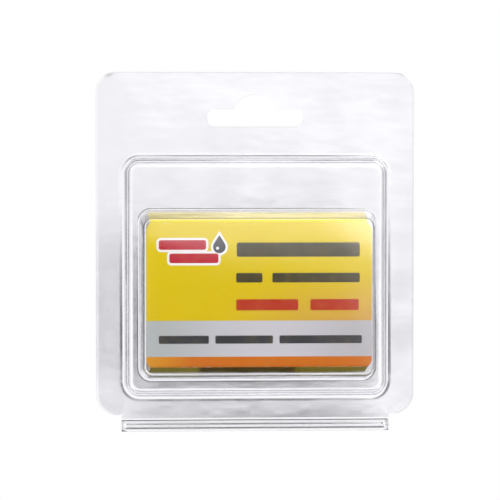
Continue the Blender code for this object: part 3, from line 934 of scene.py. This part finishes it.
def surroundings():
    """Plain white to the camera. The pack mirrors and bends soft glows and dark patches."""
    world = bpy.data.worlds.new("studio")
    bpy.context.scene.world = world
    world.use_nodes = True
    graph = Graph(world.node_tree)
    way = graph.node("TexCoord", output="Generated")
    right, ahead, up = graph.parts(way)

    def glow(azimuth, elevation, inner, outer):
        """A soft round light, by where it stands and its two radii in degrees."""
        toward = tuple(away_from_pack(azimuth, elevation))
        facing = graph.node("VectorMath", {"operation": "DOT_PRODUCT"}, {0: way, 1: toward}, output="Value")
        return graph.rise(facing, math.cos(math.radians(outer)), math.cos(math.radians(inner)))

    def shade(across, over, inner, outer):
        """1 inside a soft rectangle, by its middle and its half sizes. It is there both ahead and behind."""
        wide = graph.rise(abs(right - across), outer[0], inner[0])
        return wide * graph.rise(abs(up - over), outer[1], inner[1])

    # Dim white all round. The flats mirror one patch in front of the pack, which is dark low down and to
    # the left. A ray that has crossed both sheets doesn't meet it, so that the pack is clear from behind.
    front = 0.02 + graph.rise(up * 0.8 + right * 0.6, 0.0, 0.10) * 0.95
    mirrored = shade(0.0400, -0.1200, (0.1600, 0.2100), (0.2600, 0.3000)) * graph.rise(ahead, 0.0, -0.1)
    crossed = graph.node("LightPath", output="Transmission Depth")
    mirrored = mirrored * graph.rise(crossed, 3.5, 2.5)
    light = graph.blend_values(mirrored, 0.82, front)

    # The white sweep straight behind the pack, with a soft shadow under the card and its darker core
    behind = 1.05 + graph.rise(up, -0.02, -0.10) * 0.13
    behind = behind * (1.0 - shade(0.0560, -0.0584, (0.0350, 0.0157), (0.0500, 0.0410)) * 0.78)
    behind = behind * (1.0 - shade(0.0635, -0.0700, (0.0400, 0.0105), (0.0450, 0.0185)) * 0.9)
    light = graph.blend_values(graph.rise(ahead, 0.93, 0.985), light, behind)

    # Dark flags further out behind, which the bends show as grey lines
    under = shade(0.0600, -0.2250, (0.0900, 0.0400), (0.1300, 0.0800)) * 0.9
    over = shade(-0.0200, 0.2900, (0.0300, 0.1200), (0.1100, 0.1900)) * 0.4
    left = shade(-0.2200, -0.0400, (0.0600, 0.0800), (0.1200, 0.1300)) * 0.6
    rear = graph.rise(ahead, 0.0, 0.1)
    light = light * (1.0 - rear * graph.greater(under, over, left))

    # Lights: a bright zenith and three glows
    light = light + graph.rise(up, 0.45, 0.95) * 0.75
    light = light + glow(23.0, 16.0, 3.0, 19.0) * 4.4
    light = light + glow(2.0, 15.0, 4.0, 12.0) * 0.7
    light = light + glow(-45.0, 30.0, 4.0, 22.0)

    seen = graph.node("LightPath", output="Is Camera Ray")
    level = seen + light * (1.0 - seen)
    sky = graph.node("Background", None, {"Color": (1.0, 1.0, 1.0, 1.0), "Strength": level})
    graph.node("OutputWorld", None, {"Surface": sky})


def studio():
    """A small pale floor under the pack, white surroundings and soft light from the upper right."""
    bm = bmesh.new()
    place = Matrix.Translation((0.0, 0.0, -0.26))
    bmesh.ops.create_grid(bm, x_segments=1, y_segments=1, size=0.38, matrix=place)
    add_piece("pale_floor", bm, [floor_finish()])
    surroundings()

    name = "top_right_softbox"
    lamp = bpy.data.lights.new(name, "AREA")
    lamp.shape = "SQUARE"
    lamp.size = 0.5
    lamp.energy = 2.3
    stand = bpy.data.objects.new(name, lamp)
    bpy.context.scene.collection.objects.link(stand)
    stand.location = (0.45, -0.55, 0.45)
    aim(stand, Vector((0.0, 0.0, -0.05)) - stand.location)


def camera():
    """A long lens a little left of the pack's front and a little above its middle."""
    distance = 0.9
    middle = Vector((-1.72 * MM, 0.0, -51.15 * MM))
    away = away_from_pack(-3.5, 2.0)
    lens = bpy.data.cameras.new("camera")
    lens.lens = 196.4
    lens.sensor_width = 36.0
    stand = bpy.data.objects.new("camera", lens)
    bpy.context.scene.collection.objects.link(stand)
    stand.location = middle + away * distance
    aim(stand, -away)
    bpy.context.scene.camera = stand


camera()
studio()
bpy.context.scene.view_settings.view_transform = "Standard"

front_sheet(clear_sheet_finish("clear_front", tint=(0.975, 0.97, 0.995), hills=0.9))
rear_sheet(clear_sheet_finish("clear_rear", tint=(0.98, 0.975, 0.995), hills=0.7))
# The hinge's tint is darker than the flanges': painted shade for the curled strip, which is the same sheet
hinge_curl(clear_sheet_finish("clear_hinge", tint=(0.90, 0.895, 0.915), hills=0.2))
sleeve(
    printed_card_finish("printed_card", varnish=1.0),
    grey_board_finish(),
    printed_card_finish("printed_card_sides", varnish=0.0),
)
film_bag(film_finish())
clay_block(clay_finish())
:::::
Set exercise: Return the lines above exactly, keeping every word.

Solution below:
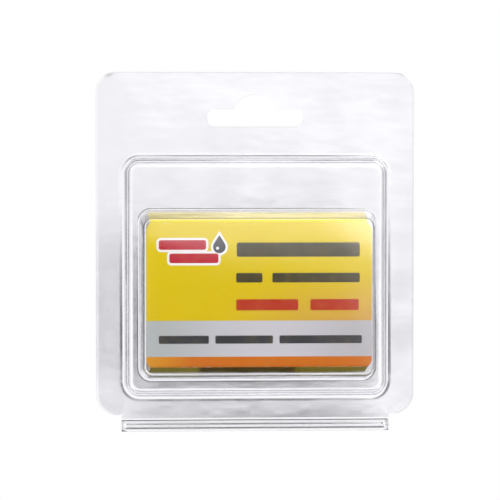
Continue the Blender code for this object: part 3, from line 934 of scene.py. This part finishes it.
def surroundings():
    """Plain white to the camera. The pack mirrors and bends soft glows and dark patches."""
    world = bpy.data.worlds.new("studio")
    bpy.context.scene.world = world
    world.use_nodes = True
    graph = Graph(world.node_tree)
    way = graph.node("TexCoord", output="Generated")
    right, ahead, up = graph.parts(way)

    def glow(azimuth, elevation, inner, outer):
        """A soft round light, by where it stands and its two radii in degrees."""
        toward = tuple(away_from_pack(azimuth, elevation))
        facing = graph.node("VectorMath", {"operation": "DOT_PRODUCT"}, {0: way, 1: toward}, output="Value")
        return graph.rise(facing, math.cos(math.radians(outer)), math.cos(math.radians(inner)))

    def shade(across, over, inner, outer):
        """1 inside a soft rectangle, by its middle and its half sizes. It is there both ahead and behind."""
        wide = graph.rise(abs(right - across), outer[0], inner[0])
        return wide * graph.rise(abs(up - over), outer[1], inner[1])

    # Dim white all round. The flats mirror one patch in front of the pack, which is dark low down and to
    # the left. A ray that has crossed both sheets doesn't meet it, so that the pack is clear from behind.
    front = 0.02 + graph.rise(up * 0.8 + right * 0.6, 0.0, 0.10) * 0.95
    mirrored = shade(0.0400, -0.1200, (0.1600, 0.2100), (0.2600, 0.3000)) * graph.rise(ahead, 0.0, -0.1)
    crossed = graph.node("LightPath", output="Transmission Depth")
    mirrored = mirrored * graph.rise(crossed, 3.5, 2.5)
    light = graph.blend_values(mirrored, 0.82, front)

    # The white sweep straight behind the pack, with a soft shadow under the card and its darker core
    behind = 1.05 + graph.rise(up, -0.02, -0.10) * 0.13
    behind = behind * (1.0 - shade(0.0560, -0.0584, (0.0350, 0.0157), (0.0500, 0.0410)) * 0.78)
    behind = behind * (1.0 - shade(0.0635, -0.0700, (0.0400, 0.0105), (0.0450, 0.0185)) * 0.9)
    light = graph.blend_values(graph.rise(ahead, 0.93, 0.985), light, behind)

    # Dark flags further out behind, which the bends show as grey lines
    under = shade(0.0600, -0.2250, (0.0900, 0.0400), (0.1300, 0.0800)) * 0.9
    over = shade(-0.0200, 0.2900, (0.0300, 0.1200), (0.1100, 0.1900)) * 0.4
    left = shade(-0.2200, -0.0400, (0.0600, 0.0800), (0.1200, 0.1300)) * 0.6
    rear = graph.rise(ahead, 0.0, 0.1)
    light = light * (1.0 - rear * graph.greater(under, over, left))

    # Lights: a bright zenith and three glows
    light = light + graph.rise(up, 0.45, 0.95) * 0.75
    light = light + glow(23.0, 16.0, 3.0, 19.0) * 4.4
    light = light + glow(2.0, 15.0, 4.0, 12.0) * 0.7
    light = light + glow(-45.0, 30.0, 4.0, 22.0)

    seen = graph.node("LightPath", output="Is Camera Ray")
    level = seen + light * (1.0 - seen)
    sky = graph.node("Background", None, {"Color": (1.0, 1.0, 1.0, 1.0), "Strength": level})
    graph.node("OutputWorld", None, {"Surface": sky})


def studio():
    """A small pale floor under the pack, white surroundings and soft light from the upper right."""
    bm = bmesh.new()
    place = Matrix.Translation((0.0, 0.0, -0.26))
    bmesh.ops.create_grid(bm, x_segments=1, y_segments=1, size=0.38, matrix=place)
    add_piece("pale_floor", bm, [floor_finish()])
    surroundings()

    name = "top_right_softbox"
    lamp = bpy.data.lights.new(name, "AREA")
    lamp.shape = "SQUARE"
    lamp.size = 0.5
    lamp.energy = 2.3
    stand = bpy.data.objects.new(name, lamp)
    bpy.context.scene.collection.objects.link(stand)
    stand.location = (0.45, -0.55, 0.45)
    aim(stand, Vector((0.0, 0.0, -0.05)) - stand.location)


def camera():
    """A long lens a little left of the pack's front and a little above its middle."""
    distance = 0.9
    middle = Vector((-1.72 * MM, 0.0, -51.15 * MM))
    away = away_from_pack(-3.5, 2.0)
    lens = bpy.data.cameras.new("camera")
    lens.lens = 196.4
    lens.sensor_width = 36.0
    stand = bpy.data.objects.new("camera", lens)
    bpy.context.scene.collection.objects.link(stand)
    stand.location = middle + away * distance
    aim(stand, -away)
    bpy.context.scene.camera = stand


camera()
studio()
bpy.context.scene.view_settings.view_transform = "Standard"

front_sheet(clear_sheet_finish("clear_front", tint=(0.975, 0.97, 0.995), hills=0.9))
rear_sheet(clear_sheet_finish("clear_rear", tint=(0.98, 0.975, 0.995), hills=0.7))
# The hinge's tint is darker than the flanges': painted shade for the curled strip, which is the same sheet
hinge_curl(clear_sheet_finish("clear_hinge", tint=(0.90, 0.895, 0.915), hills=0.2))
sleeve(
    printed_card_finish("printed_card", varnish=1.0),
    grey_board_finish(),
    printed_card_finish("printed_card_sides", varnish=0.0),
)
film_bag(film_finish())
clay_block(clay_finish())